Cardiovascular disease is the leading cause of death and morbidity in patients with chronic kidney disease (CKD), making measures to improve cardiovascular outcome a clinical priority.1 Nevertheless, there are various uncertainties with the use of standard cardiovascular therapy to this subpopulation, due to the routine exclusion of patients with underlying CKD in many cardiac interventions trials.1 At the conference of Advances in Medicine (AIM) hosted by the Chinese University of Hong Kong (CUHK) , Prof. Carol Pollock from the University of Sydney presented recent advances in the cardioprotective strategies in CKD patients.
The presence of kidney dysfunction affects the cardiovascular system in multiple ways, including accelerated progression of atherosclerosis and exacerbation of congestive heart failure (CHF).2 In this meeting, evidence-based recommendations for therapeutic strategies in two subpopulations, i.e. acute coronary syndrome (ACS) and CHF, were discussed.

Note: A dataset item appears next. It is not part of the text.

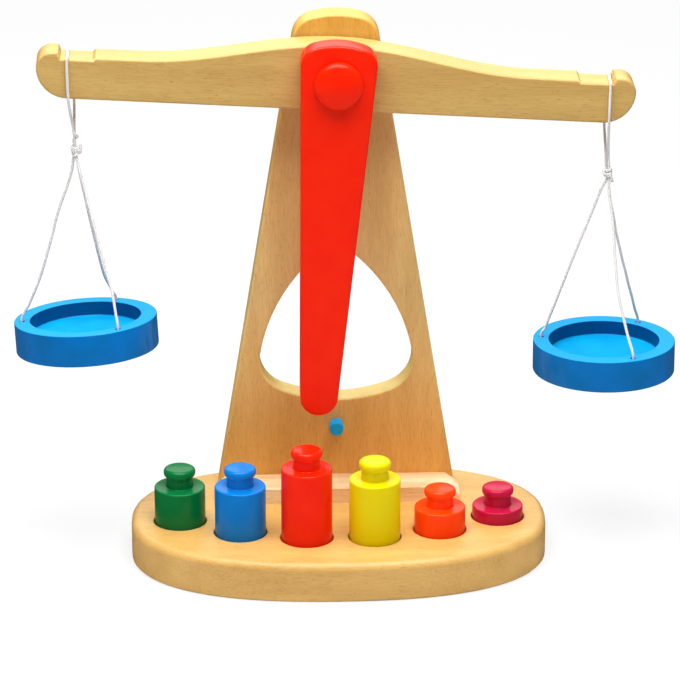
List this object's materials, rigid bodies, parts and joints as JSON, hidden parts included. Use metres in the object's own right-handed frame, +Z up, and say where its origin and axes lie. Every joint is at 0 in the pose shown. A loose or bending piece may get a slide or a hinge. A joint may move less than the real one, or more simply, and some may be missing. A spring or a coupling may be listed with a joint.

Prof. Pollock pointed out there has been a risk-treatment paradox in the management of ACS, in which patients with CKD, especially those with estimated glomerular filtration rate (eGFR) stage 3-5, are less likely to receive invasive coronary procedures due to the fear of precipitating acute kidney injury (AKI), even though a graded relationship between decreasing renal function and increasing risk of cardiovascular death or myocardial infarction was previously reported.3,4
“In contrast to our current belief, propensity score-matched analysis showed that early invasive management was not associated with a significant increase in the risks of clinically relevant renal outcomes, including the short-term risk of AKI requiring dialysis or the long-term risk of end-stage renal diseases (ESRD), when compared to conservative treatment. Meanwhile, ~20% relative reduction in mortality was consistently observed across varying levels of baseline eGFR in those with early invasive management. These findings support an argument that patients with mild, moderate, and severe CKD may benefit from invasive therapy when the risk/benefit ratio is favorable,” Prof. Pollock said.

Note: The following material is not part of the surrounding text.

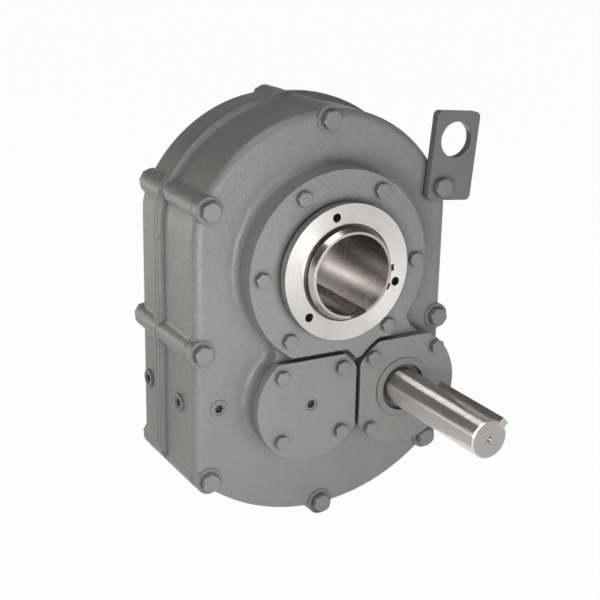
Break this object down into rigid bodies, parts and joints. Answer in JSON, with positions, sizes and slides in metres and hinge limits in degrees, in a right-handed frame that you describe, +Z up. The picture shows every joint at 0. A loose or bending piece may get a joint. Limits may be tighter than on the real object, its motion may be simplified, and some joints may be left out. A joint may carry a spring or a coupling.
{
  "type": "shaft mount speed reducer",
  "caption": "Double-reduction shaft mount gearbox in a ribbed cast housing, with a hollow output hub, a keyed input shaft and a drilled bracket plate.",
  "frame": {"origin": "on the output hub's axis, halfway between the hub's two ends", "axes": "+Z up as the housing stands in the picture, +Y from the front, which carries the input shaft, to the rear, along the output axis; +X to the right seen from the front"},
  "size_m": [0.3467, 0.3934, 0.4695],
  "materials": {
    "enamelled_casting": "satin grey enamel over cast iron",
    "enamelled_hardware": "satin grey enamel",
    "enamelled_plate": "satin grey enamel on flat plate",
    "gasket": "compressed fibre sheet",
    "seal": "moulded rubber lip seal",
    "machined_steel": "fine turned steel",
    "polished_steel": "ground steel",
    "spring_steel": "dark phosphated spring steel",
    "hub_iron": "machined ductile iron",
    "gear_steel": "hardened gear steel",
    "bearing_steel": "ground bearing steel"
  },
  "bodies": {
    "housing": {"front_housing": "enamelled_casting", "rear_housing": "enamelled_casting", "parting_gasket": "gasket", "dowel_pins": "bearing_steel", "housing_bolts": "enamelled_hardware", "housing_nuts": "enamelled_hardware", "bracket_plate": "enamelled_plate", "front_seal_carrier": "enamelled_casting", "rear_seal_carrier": "enamelled_casting", "front_countershaft_cover": "enamelled_casting", "rear_countershaft_cover": "enamelled_casting", "front_input_cover": "enamelled_casting", "rear_input_cover": "enamelled_casting", "front_carrier_bolts": "enamelled_hardware", "rear_carrier_bolts": "enamelled_hardware", "front_cover_bolts": "enamelled_hardware", "rear_cover_bolts": "enamelled_hardware", "front_output_seal": "seal", "rear_output_seal": "seal", "input_seal": "seal", "face_plugs": "enamelled_hardware", "wall_plugs": "enamelled_hardware", "output_bearing_cup_front": "bearing_steel", "output_bearing_cup_rear": "bearing_steel", "countershaft_bearing_cup_front": "bearing_steel", "countershaft_bearing_cup_rear": "bearing_steel", "input_bearing_cup_front": "bearing_steel", "input_bearing_cup_rear": "bearing_steel"},
    "output": {"output_hub": "hub_iron", "output_gear": "gear_steel", "output_gear_key": "bearing_steel", "output_gear_spacer": "bearing_steel", "front_collar": "machined_steel", "rear_collar": "machined_steel", "front_retaining_ring": "spring_steel", "rear_retaining_ring": "spring_steel", "output_bearing_cone_front": "bearing_steel", "output_bearing_cone_rear": "bearing_steel", "output_bearing_rollers_front": "bearing_steel", "output_bearing_rollers_rear": "bearing_steel"},
    "countershaft": {"countershaft_pinion": "gear_steel", "countershaft_gear": "gear_steel", "countershaft_gear_key": "bearing_steel", "countershaft_spacer": "bearing_steel", "countershaft_bearing_cone_front": "bearing_steel", "countershaft_bearing_cone_rear": "bearing_steel", "countershaft_bearing_rollers_front": "bearing_steel", "countershaft_bearing_rollers_rear": "bearing_steel"},
    "input": {"input_shaft": "polished_steel", "input_key": "polished_steel", "input_bearing_cone_front": "bearing_steel", "input_bearing_cone_rear": "bearing_steel", "input_bearing_rollers_front": "bearing_steel", "input_bearing_rollers_rear": "bearing_steel"}
  },
  "joints": [
    {"name": "output_spin", "type": "hinge", "parent": "housing", "child": "output", "pos_m": [0, 0, 0], "axis": [0, 1, 0], "continuous": true},
    {"name": "countershaft_spin", "type": "hinge", "parent": "housing", "child": "countershaft", "pos_m": [-0.031, 0, -0.1484], "axis": [0, 1, 0], "continuous": true},
    {"name": "input_spin", "type": "hinge", "parent": "housing", "child": "input", "pos_m": [0.0862, 0, -0.1484], "axis": [0, 1, 0], "continuous": true}
  ],
  "couplings": [
    {"joint": "countershaft_spin", "follows": "output_spin", "ratio": -4.4286},
    {"joint": "input_spin", "follows": "output_spin", "ratio": 13.918}
  ]
}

While current evidence does not offer definitive guidance to the use of percutaneous coronary intervention (PCI) and coronary artery bypass grafting (CABG) in patients with CKD, Prof. Pollock suggested that a preference of CABG over PCI may exist in view of the better survival outcome and 3-year major adverse cardiac and cerebrovascular event rate with CABG in a population-based study.5 Noting that the prevalence of clopidogrel resistance is higher in those with CKD than in the general population,2 “ticagrelor and perhaps prasugrel, rather than clopidogrel, should be considered,” she said.

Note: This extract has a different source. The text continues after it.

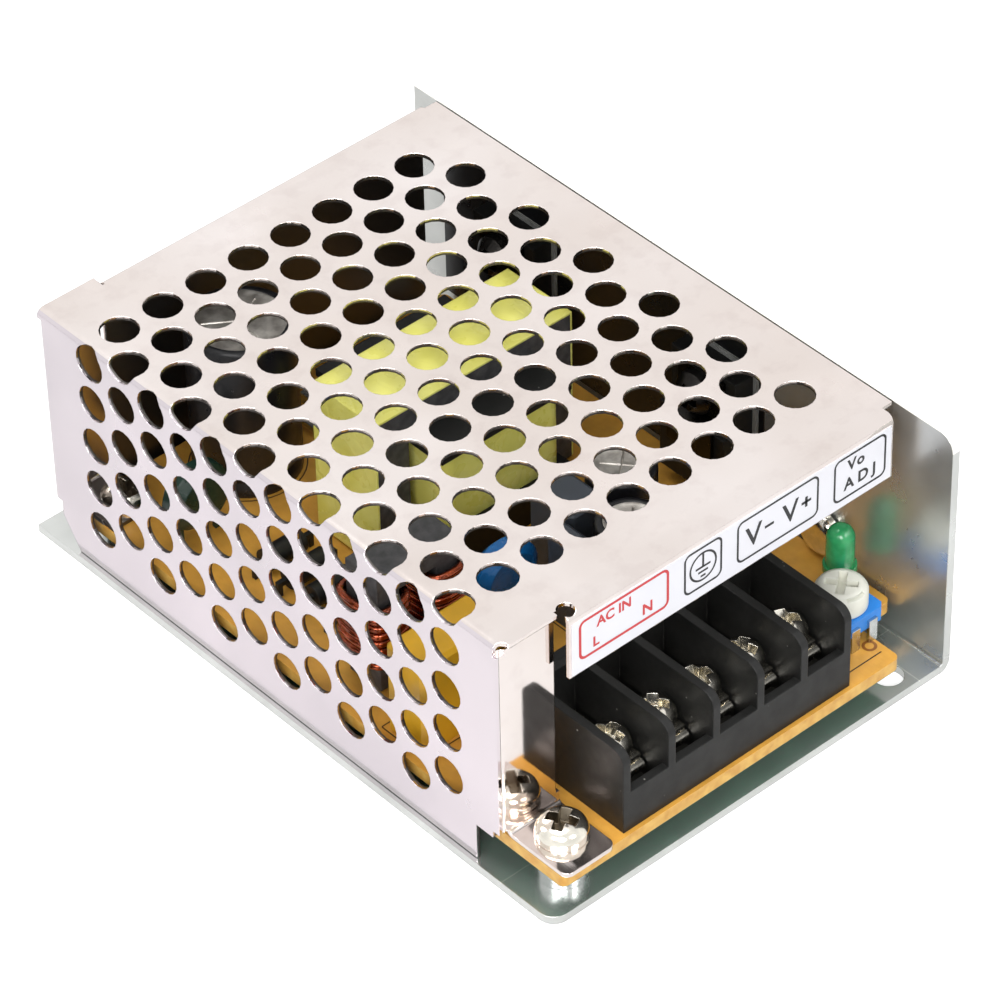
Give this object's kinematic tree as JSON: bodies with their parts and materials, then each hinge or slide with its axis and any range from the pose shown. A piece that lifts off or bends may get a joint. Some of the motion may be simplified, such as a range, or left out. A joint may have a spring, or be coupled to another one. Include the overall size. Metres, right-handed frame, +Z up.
{
  "type": "switching power supply",
  "caption": "Enclosed mains power supply: folded aluminium chassis, perforated cover, screw terminals with barriers, voltage trimmer and indicator lamp.",
  "frame": {"origin": "centre of the chassis base in plan, on its underside", "axes": "+Y from the terminals to the back, along the length; +Z up, out of the mounting face; +X towards the chassis side wall"},
  "size_m": [0.058, 0.085, 0.033],
  "materials": {
    "chassis": "brushed",
    "cover": "satin",
    "label_strip": "satin film",
    "circuit_board": "amber laminate",
    "nickel": "nickel plated",
    "steel": "zinc plated",
    "black_moulding": "black flame-retardant moulding",
    "blue_moulding": "blue",
    "white_moulding": "off-white",
    "green_lens": "translucent green",
    "ferrite": "grey ferrite",
    "yellow_tape": "yellow film",
    "sleeve": "shrink sleeve",
    "yellow_case": "yellow",
    "blue_coating": "blue epoxy",
    "copper": "enamelled copper wire",
    "slate": "dark slate",
    "pad": "grey silicone",
    "green_coating": "dark green epoxy"
  },
  "bodies": {
    "supply": {"chassis": "chassis", "cover": "cover", "label_strip": "label_strip", "circuit_board": "circuit_board", "standoffs": "steel", "board_screws": "nickel", "terminal_block": "black_moulding", "terminal_plates": "nickel", "trimmer_base": "blue_moulding", "trimmer_legs": "steel", "lamp_lens": "green_lens", "lamp_leads": "steel", "transformer_core": "ferrite", "transformer_bobbin": "black_moulding", "transformer_coil": "yellow_tape", "transformer_tape": "yellow_tape", "bulk_capacitor": "sleeve", "output_capacitors": "sleeve", "x_capacitor": "yellow_case", "y_capacitor": "blue_coating", "choke_core": "ferrite", "choke_windings": "copper", "output_inductor": "slate", "film_capacitor": "slate", "output_rectifier": "black_moulding", "power_transistor": "black_moulding", "insulator_pads": "pad", "spring_clips": "steel", "clip_screws": "nickel", "wall_screw": "nickel", "rectifier_diodes": "black_moulding", "resistors": "slate", "fuse": "black_moulding", "optocoupler": "black_moulding", "wire_links": "steel", "thermistor": "green_coating"},
    "rotor": {"trimmer_rotor": "white_moulding"},
    "clamp_1": {"clamp_washer_1": "nickel"},
    "screw_1": {"terminal_screw_1": "nickel"},
    "clamp_2": {"clamp_washer_2": "nickel"},
    "screw_2": {"terminal_screw_2": "nickel"},
    "clamp_3": {"clamp_washer_3": "nickel"},
    "screw_3": {"terminal_screw_3": "nickel"},
    "clamp_4": {"clamp_washer_4": "nickel"},
    "screw_4": {"terminal_screw_4": "nickel"},
    "clamp_5": {"clamp_washer_5": "nickel"},
    "screw_5": {"terminal_screw_5": "nickel"}
  },
  "joints": [
    {"name": "trimmer_turn", "type": "hinge", "parent": "supply", "child": "rotor", "pos_m": [0.0202, -0.0345, 0.0096], "axis": [0, 0, 1], "range_deg": [-105, 105]},
    {"name": "clamp_lift_1", "type": "slide", "parent": "supply", "child": "clamp_1", "axis": [0, 0, 1], "range_m": [0, 0.0024]},
    {"name": "screw_turn_1", "type": "hinge", "parent": "clamp_1", "child": "screw_1", "pos_m": [-0.01443, -0.0352, 0.0113], "axis": [0, 0, 1], "range_deg": [0, 1730]},
    {"name": "clamp_lift_2", "type": "slide", "parent": "supply", "child": "clamp_2", "axis": [0, 0, 1], "range_m": [0, 0.0024]},
    {"name": "screw_turn_2", "type": "hinge", "parent": "clamp_2", "child": "screw_2", "pos_m": [-0.00808, -0.0352, 0.0113], "axis": [0, 0, 1], "range_deg": [0, 1730]},
    {"name": "clamp_lift_3", "type": "slide", "parent": "supply", "child": "clamp_3", "axis": [0, 0, 1], "range_m": [0, 0.0024]},
    {"name": "screw_turn_3", "type": "hinge", "parent": "clamp_3", "child": "screw_3", "pos_m": [-0.00172, -0.0352, 0.0113], "axis": [0, 0, 1], "range_deg": [0, 1730]},
    {"name": "clamp_lift_4", "type": "slide", "parent": "supply", "child": "clamp_4", "axis": [0, 0, 1], "range_m": [0, 0.0024]},
    {"name": "screw_turn_4", "type": "hinge", "parent": "clamp_4", "child": "screw_4", "pos_m": [0.00462, -0.0352, 0.0113], "axis": [0, 0, 1], "range_deg": [0, 1730]},
    {"name": "clamp_lift_5", "type": "slide", "parent": "supply", "child": "clamp_5", "axis": [0, 0, 1], "range_m": [0, 0.0024]},
    {"name": "screw_turn_5", "type": "hinge", "parent": "clamp_5", "child": "screw_5", "pos_m": [0.01098, -0.0352, 0.0113], "axis": [0, 0, 1], "range_deg": [0, 1730]}
  ],
  "couplings": [
    {"joint": "screw_turn_1", "follows": "clamp_lift_1", "rad_per_m": 12566},
    {"joint": "screw_turn_2", "follows": "clamp_lift_2", "rad_per_m": 12566},
    {"joint": "screw_turn_3", "follows": "clamp_lift_3", "rad_per_m": 12566},
    {"joint": "screw_turn_4", "follows": "clamp_lift_4", "rad_per_m": 12566},
    {"joint": "screw_turn_5", "follows": "clamp_lift_5", "rad_per_m": 12566}
  ]
}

In the context of CHF, there remains a debate regarding the omission of angiotensin converting enzyme inhibitors (ACEi) and angiotensin II receptor blockers (ARB) in patients with advanced CKD. Prof. Pollock noted that several publications may have hinted at the possibility of ACEi/ARB in accelerating the progression of CKD. Indeed, an observational report from Ahmed A et al. has demonstrated significant and sustained improvements in kidney function over 12 months among older adults with stage 4/5 CKD, following the withdrawal of angiotensin inhibition (eGFR at baseline, 16.38 ± 1mL/min/1.73m2; at month 12, 26.6 ± 2.2mL/min/1.73m2; p=0.0001), which delayed the onset of renal replacement in the majority of those studied.6 Similarly, therapeutic interventions with 50% reduction in basal angiotensin inhibition was found to improve kidney function (eGFR 42.9mL/min/1.73m2 vs. 32.5mL/min/1.73m2), and survival outcomes at 6 and 12 months (86.7% vs. 75% and 69.3% vs. 50%, respectively) when compared to standard dose of ACEi/ARB.7
“These data may justify a rethink of our approach to the inhibition of the renin-angiotensin-aldosterone system (RAAS) in patients with advanced CKD. However, it is still uncertain whether the potential gain in eGFR with ACEi/ARB cessation outweigh the potential adverse cardiovascular outcomes. It is hoped that STOP ACEi, which is a large randomized trial currently ongoing in the UK, will provide answer to this question,“ Prof. Pollock said.
Over the last 2-3 years, progress have been made in discovering novel agents (e.g. serelaxin, omecamtiv mecarbil) or re-tasking known medications (e.g. SGLT2 inhibitors and metformin), to offer potential renal and cardiovascular benefits concomitantly in CKD patients. It is anticipated that the treatment landscape may continue to evolve as our understanding to the pathophysiology of cardiorenal disease deepens.